# [Problem description]
Pull out each line of the data that includes the word "bends".

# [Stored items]
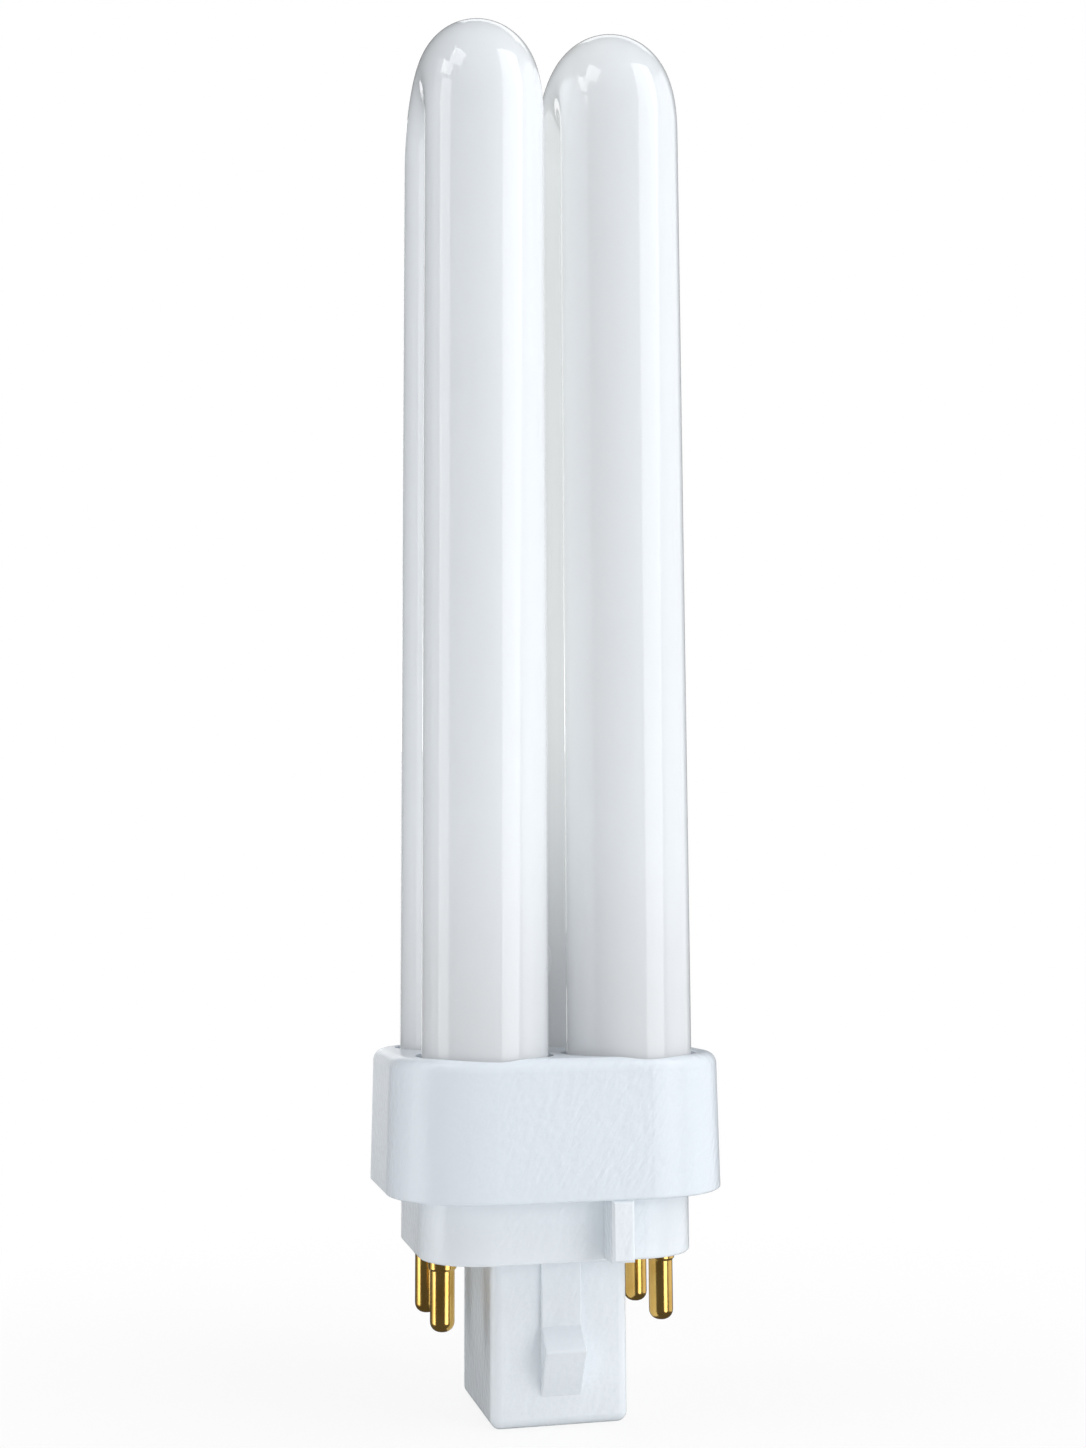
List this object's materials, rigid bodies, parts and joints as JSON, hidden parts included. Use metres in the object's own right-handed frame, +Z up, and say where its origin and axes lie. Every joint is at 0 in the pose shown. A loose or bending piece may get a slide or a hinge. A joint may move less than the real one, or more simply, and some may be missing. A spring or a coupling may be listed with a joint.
{
  "type": "double u-shaped compact fluorescent lamp with four-pin cap",
  "caption": "Compact fluorescent lamp: two U-bent coated tubes in a moulded housing, on a plug-in cap with key rib, latching post and round contact pins.",
  "frame": {"origin": "middle of the post's end face, the lowest point of the lamp as it stands in the picture", "axes": "+Z up along the tubes, X across the two U tubes, -Y the front with the key rib"},
  "size_m": [0.0336, 0.029, 0.1451],
  "materials": {
    "coated_glass": "clear glass over a white inner coating, glossy, not see-through",
    "white_plastic": "white moulded plastic, satin, very fine mould texture",
    "cap_plastic": "white moulded plastic, satin, very fine mould texture",
    "cement": "brown lamp cement, rough",
    "pin_brass": "polished brass",
    "lead_wire": "nickel-coloured wire"
  },
  "bodies": {
    "root": {"discharge_tube": "coated_glass", "upper_housing": "white_plastic", "pin_base": "cap_plastic", "tube_cement": "cement", "contact_pin_front_left": "pin_brass", "contact_pin_front_right": "pin_brass", "contact_pin_rear_left": "pin_brass", "contact_pin_rear_right": "pin_brass", "lead_wire_front_left": "lead_wire", "lead_wire_front_right": "lead_wire", "lead_wire_rear_left": "lead_wire", "lead_wire_rear_right": "lead_wire"}
  },
  "joints": []
}
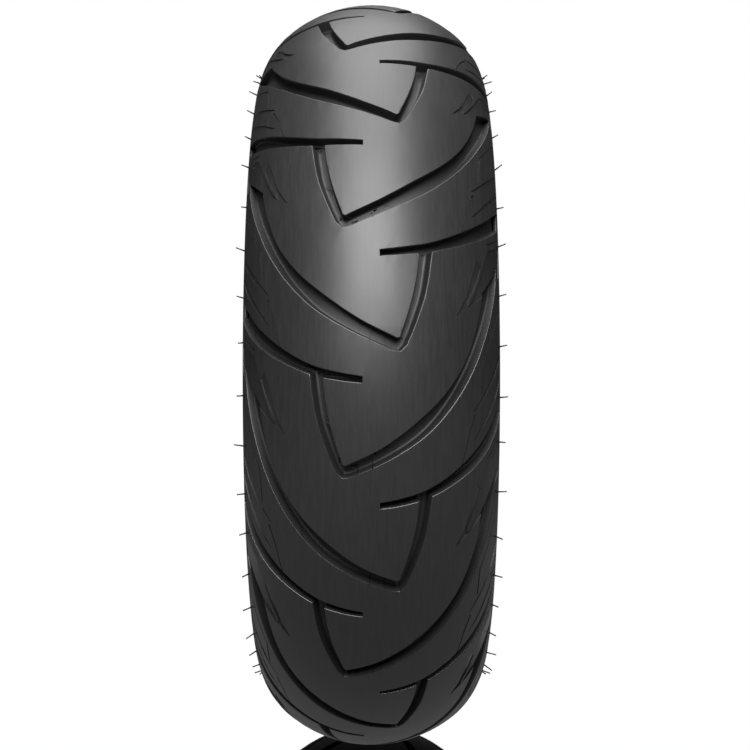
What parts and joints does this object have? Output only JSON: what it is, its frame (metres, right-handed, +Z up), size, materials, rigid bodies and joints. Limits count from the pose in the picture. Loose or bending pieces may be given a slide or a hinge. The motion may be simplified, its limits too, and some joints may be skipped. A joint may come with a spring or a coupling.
{
  "type": "motorcycle tire",
  "caption": "Tubeless small-wheel motorcycle tyre with chevron grooves, cushioning and gripping the road on a wide rim.",
  "frame": {"origin": "centre of the wheel, on the axle line and midway between the two beads", "axes": "+Y along the wheel's axle, +Z up with the tyre standing upright, +X forwards"},
  "size_m": [0.436, 0.1374, 0.436],
  "materials": {
    "tread_rubber": "satin black rubber",
    "sidewall_rubber": "satin black rubber",
    "liner_rubber": "satin black rubber",
    "base_rubber": "matt black rubber",
    "ply_fabric": "rubbered nylon cord",
    "breaker_fabric": "rubbered nylon cord",
    "chafer_fabric": "rubbered woven nylon",
    "bead_steel": "bronze plated wire"
  },
  "bodies": {
    "root": {"tread_cap": "tread_rubber", "tread_base": "base_rubber", "breaker_ply_inner": "breaker_fabric", "breaker_ply_outer": "breaker_fabric", "body_ply_outer": "ply_fabric", "body_ply_inner": "ply_fabric", "tie_gum": "base_rubber", "inner_liner": "liner_rubber", "breaker_edge_strip_left": "base_rubber", "breaker_edge_strip_right": "base_rubber", "tread_wing_left": "base_rubber", "tread_wing_right": "base_rubber", "sidewall_left": "sidewall_rubber", "sidewall_right": "sidewall_rubber", "rim_strip_left": "sidewall_rubber", "rim_strip_right": "sidewall_rubber", "chafer_left": "chafer_fabric", "chafer_right": "chafer_fabric", "bead_filler_left": "base_rubber", "bead_filler_right": "base_rubber", "bead_wrap_left": "chafer_fabric", "bead_wrap_right": "chafer_fabric", "bead_insulation_left": "base_rubber", "bead_insulation_right": "base_rubber", "bead_wires_left": "bead_steel", "bead_wires_right": "bead_steel", "vent_spews_left": "tread_rubber", "vent_spews_right": "tread_rubber"}
  },
  "joints": []
}
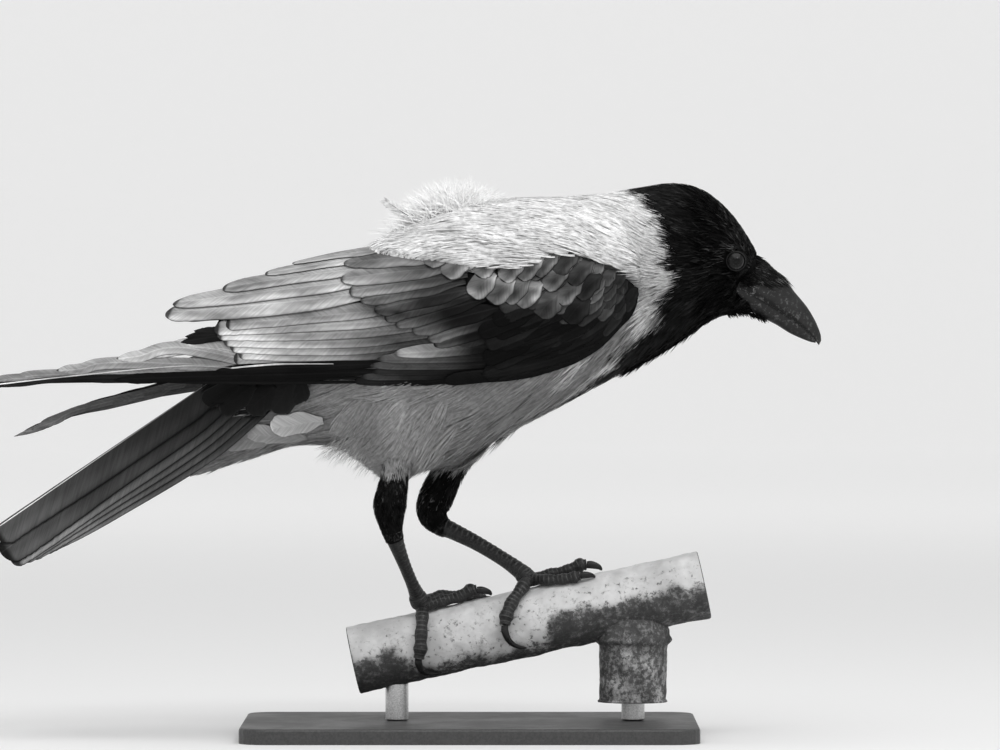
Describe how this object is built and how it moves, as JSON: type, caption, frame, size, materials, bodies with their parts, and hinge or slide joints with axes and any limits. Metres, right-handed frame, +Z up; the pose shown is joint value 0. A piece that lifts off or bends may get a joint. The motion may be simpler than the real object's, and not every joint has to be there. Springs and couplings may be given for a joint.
{
  "type": "hooded crow figure",
  "caption": "Life-size hooded crow, wings folded, leaning forward and gripping a short sloped length of handrail on a flat display stand.",
  "frame": {"origin": "middle of the underside of the stand's base, which rests on the floor", "axes": "+X the way the bird faces, +Y towards its left side, +Z up"},
  "size_m": [0.4416, 0.15, 0.2875],
  "materials": {
    "grey_plumage": "soft overlapping feathers, matt",
    "black_plumage": "short black feathers with a slight sheen",
    "flight_feathers": "stiff vanes with a satin sheen",
    "bill_horn": "satin horn, lightly scuffed",
    "eye": "wet gloss",
    "leg_scales": "scaled skin, satin",
    "claw_horn": "smooth horn",
    "painted_rail": "chipped pale paint over rust",
    "stand_board": "plain satin charcoal",
    "stand_steel": "brushed"
  },
  "bodies": {
    "root": {"trunk": "grey_plumage", "neck": "grey_plumage", "head": "black_plumage", "tail": "flight_feathers", "bill_upper": "bill_horn", "bill_lower": "bill_horn", "eye_right": "eye", "eye_left": "eye", "wing_right_coverts": "flight_feathers", "wing_right_tertials": "flight_feathers", "wing_right_secondaries": "flight_feathers", "wing_right_primaries": "flight_feathers", "thigh_right": "black_plumage", "shank_right": "leg_scales", "foot_right": "leg_scales", "claw_right_1": "claw_horn", "claw_right_2": "claw_horn", "claw_right_3": "claw_horn", "claw_right_4": "claw_horn", "wing_left_coverts": "flight_feathers", "wing_left_tertials": "flight_feathers", "wing_left_secondaries": "flight_feathers", "wing_left_primaries": "flight_feathers", "thigh_left": "black_plumage", "shank_left": "leg_scales", "foot_left": "leg_scales", "claw_left_1": "claw_horn", "claw_left_2": "claw_horn", "claw_left_3": "claw_horn", "claw_left_4": "claw_horn", "perch_rail": "painted_rail", "stand_base": "stand_board", "stand_rod_front": "stand_steel", "stand_rod_rear": "stand_steel"}
  },
  "joints": []
}
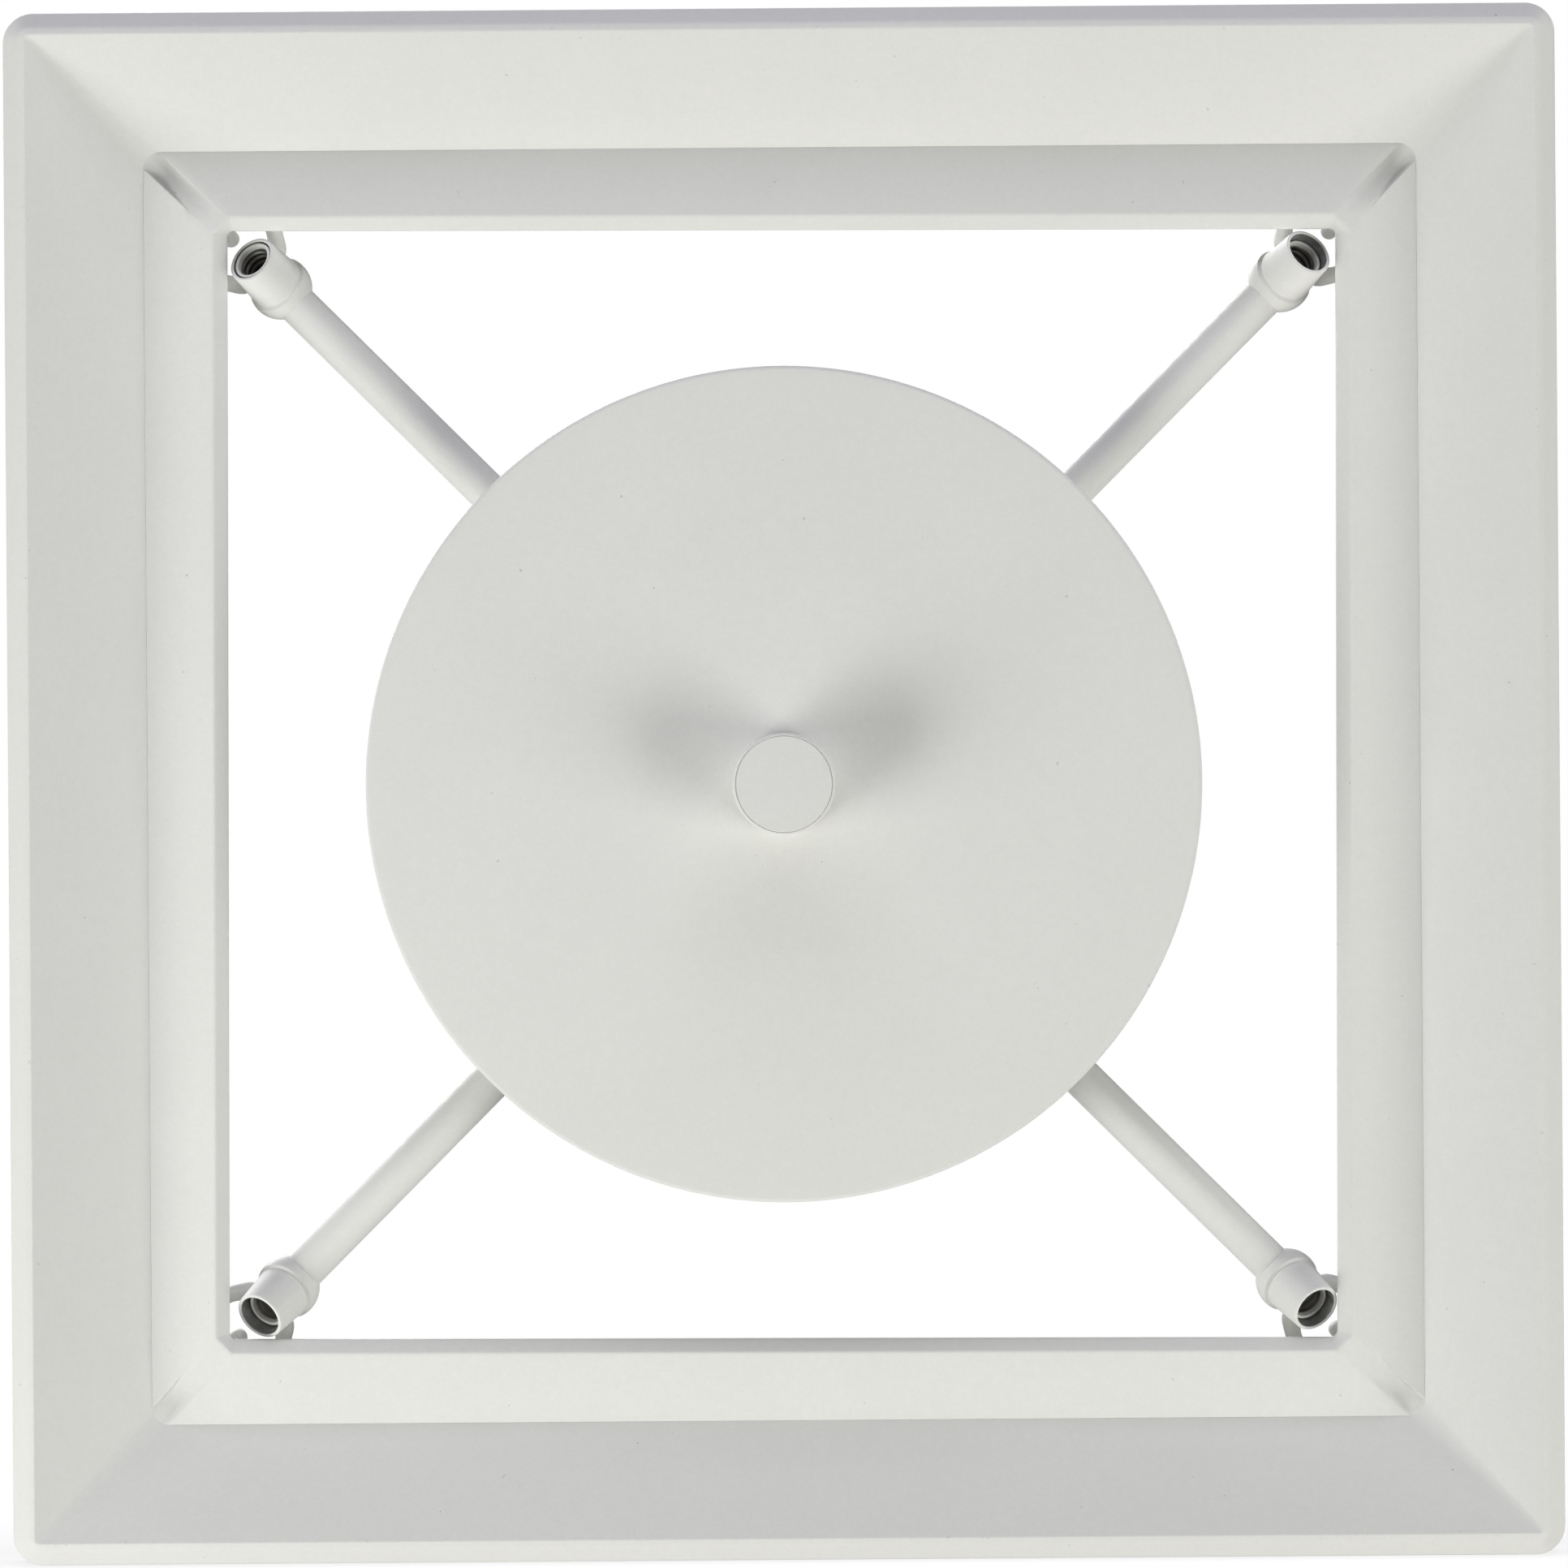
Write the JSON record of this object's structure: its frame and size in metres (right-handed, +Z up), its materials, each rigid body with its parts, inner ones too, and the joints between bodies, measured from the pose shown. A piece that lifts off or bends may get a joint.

# [Answer in full]
Describe how this object is built and how it moves, as JSON: type, caption, frame, size, materials, bodies with their parts, and hinge or slide joints with axes and any limits. Metres, right-handed frame, +Z up; the pose shown is joint value 0. A piece that lifts off or bends may get a joint. The motion may be simpler than the real object's, and not every joint has to be there. Springs and couplings may be given for a joint.
Write the JSON record of this object's structure: its frame and size in metres (right-handed, +Z up), its materials, each rigid body with its parts, inner ones too, and the joints between bodies, measured from the pose shown. A piece that lifts off or bends may get a joint.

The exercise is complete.